Bien que près de la moitié des femmes ayant des enfants de moins de 16 ans déclarent ne pas pouvoir travailler au calme lorsqu’elles télétravaillent, les parents (64%) sont plus susceptibles d’opter pour un nouvel emploi avec des modalités de travail hybrides plus flexibles que les employés qui n’ont pas d’enfants (48%). De plus, 44% des collaborateurs ayant des enfants à la maison estiment que le retour au travail sur site a eu un impact négatif sur leur santé mentale et, par conséquent, sont plus susceptibles d’être moins motivés ou de finir en burn-out.
Pour la majorité (60 %) des employés, l’absence de trajet est le principal avantage du travail à distance. En effet, les collaborateurs qui ont le plus de mal à se déplacer sont généralement les personnes qui vivent dans les quartiers métropolitains moins développés ou les périphéries résidentielles, dites « familiales », et qui ont un pouvoir d’achat plus faible pour acheter un moyen de transport individuel.
Enfin, les employés ayant certains problèmes de santé ou handicaps peuvent trouver le télétravail à distance plus pratique pour leur permettre de se rétablir plus rapidement, d’éviter les aggravations, de rester peu exposés et de réduire le stress lié à la santé.
Comment créer une organisation de travail hybride équitable
En apportant plus d’autonomie et de flexibilité et en minimisant les barrières géographiques, le travail hybride peut agir comme correcteur des inégalités professionnelles. L’hybridation du travail peut favoriser, entre autres, une plus grande diversité de cadres en ouvrant des opportunités de travail à une population moins mobile, notamment les femmes avec enfants, les personnes handicapées et celles qui vivent dans des zones éloignées et rurales.
Les organisations doivent agir à plusieurs niveaux afin de créer un milieu de travail hybride équitable.
Dr Terri Cooper chez Deloitte conseille d’adopter une méthode LEAD – écouter, engager, reconnaître, faire (listen, engage, acknowledge, do) – dans toutes les activités de l’entreprise. « Tant d’organisations entrent rapidement en action, mais l’écoute est cruciale. L’expérience de chacun est différente, et nous devons comprendre ces expériences uniques », ajoute Dr Terri Cooper.
Étant donné que le travail hybride est perçu différemment par chaque employé, l’obtention des retours en direct peut aider les managers et les RH à engager les salariés dans un dialogue ouvert autour des inégalités qui émergent dans un contexte de travail hybride et, en conséquence, à agir plus rapidement.
Cependant, le travail hybride nécessite également de trouver un nouveau moyen ou un nouveau lieu pour converser entre les collègues qui ne sont plus présents au bureau en même temps.

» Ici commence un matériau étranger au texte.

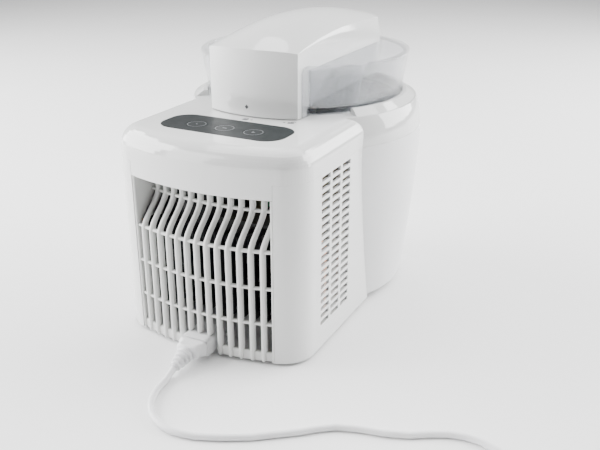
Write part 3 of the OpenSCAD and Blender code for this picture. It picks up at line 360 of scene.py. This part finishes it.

Conserver des moments et des espaces dédiés aux échanges informels et à la libre expression des opinions deviendra une priorité pour les RH dans la lutte contre les inégalités professionnelles. Cela pourrait se faire en fournissant aux employés des outils de communication et de collaboration virtuels, en organisant de fréquentes discussions thématiques et des activités de team-building en présentiel, ou en mettant en place des « boîtes à suggestions » virtuelles.
Les managers doivent s’attacher à préserver les liens sociaux entre coéquipiers en favorisant la circulation des informations stratégiques et la mise en valeur des résultats individuels. Les réunions d’équipe hebdomadaires et individuelles peuvent aider non seulement à transmettre la valeur de chaque employé, mais également à minimiser le favoritisme sous-jacent envers les collaborateurs basés, ou très souvent, au bureau.
Enfin, les données collectées sur le travail hybride peuvent aider les managers et les RH à mieux comprendre les racines des inégalités et à mettre en place un modèle de travail hybride plus équitable.
Certaines solutions numériques de gestion du travail hybride peuvent fournir des informations sur les types d’employés (femmes, parents, minorités) qui viennent le plus souvent au bureau, la fréquence à laquelle les coéquipiers se voient en personne, le nombre de liens sociaux perdus à cause du télétravail. En combinant ces données avec les informations sur la productivité individuelle, les promotions internes et le taux de rotation du personnel, les entreprises peuvent optimiser leur politique de travail pour qu’elle soit plus juste et plus égalitaire.
Avec toute l’agitation autour de la transition vers le travail hybride, la nécessité d’aborder la question sur les inégalités dans les nouvelles réalités du travail passe souvent inaperçue. Cependant, l’écart d’inégalité au travail augmente plus vite que jamais tandis que certains managers favorisent le présentéisme et que les femmes, les parents, les minorités et les collaborateurs handicapés préfèrent télétravailler.
Construire un lieu de travail hybride équitable très en amont peut minimiser le favoritisme et renforcer l’équité. Cela inclut de choisir avec soin les règles de télétravail, de fournir un accès égal aux informations à tous les employés, qu’ils soient en télétravail ou sur site, de favoriser un espace pour les échanges informels et de pousser les managers à montrer et à partager les talents et la valeur ajoutée de chaque membre de l’équipe.